Blocks are like an insurance policy – they cost a little, and often aren’t required. However, when they are needed (block differences large) they can be immensely helpful for sorting out the real effects and making better predictions. Now that you know about blocking, consider whether it is needed to make the most of your next experiment.
How many runs should be in a block?
My rule-of-thumb is that a block should have at least 4 runs. If the block size is smaller, then don’t use blocking. In that case, the variable is simply another source of variation in the process.
Can I block a design after I’ve run it?
You cannot statistically add blocks to a design after it is completed. This must be planned into the design at the building stage. However, Design-Expert has sophisticated analysis tools and can analyze a block effect even if it was not done perfectly (added to the design after running the experiment). In this case, use Design Evaluation to check the aliasing with the blocks, watching for main effects or two-factor interactions (2FI).
Are there any assumptions being made about the blocks?

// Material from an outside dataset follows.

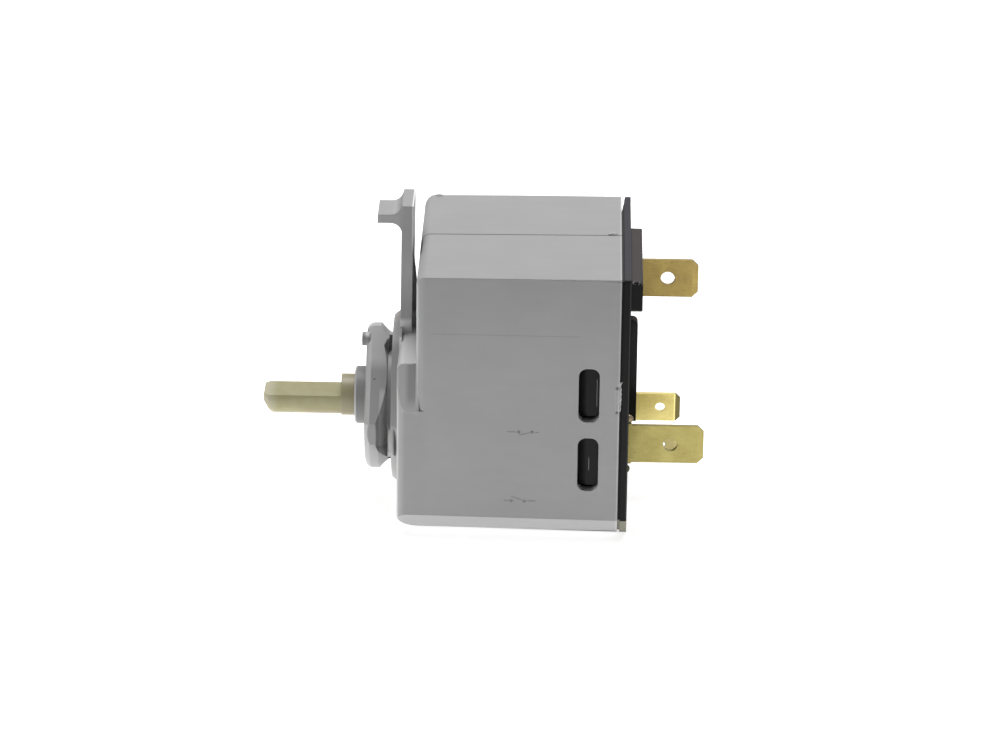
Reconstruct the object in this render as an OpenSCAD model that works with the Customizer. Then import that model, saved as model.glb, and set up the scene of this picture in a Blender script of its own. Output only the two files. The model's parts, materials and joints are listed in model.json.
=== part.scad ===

There is an assumption that the difference between the blocks is a simple linear shift in the data, and that this variable does not interact with any other variable.
I want to restrict the randomization of my factor because it is hard to change the setting with every run. Can I use blocking to do this?
No! Only block on variables that you are not studying. If you need to restrict the randomization of a factor, consider using a split-plot design.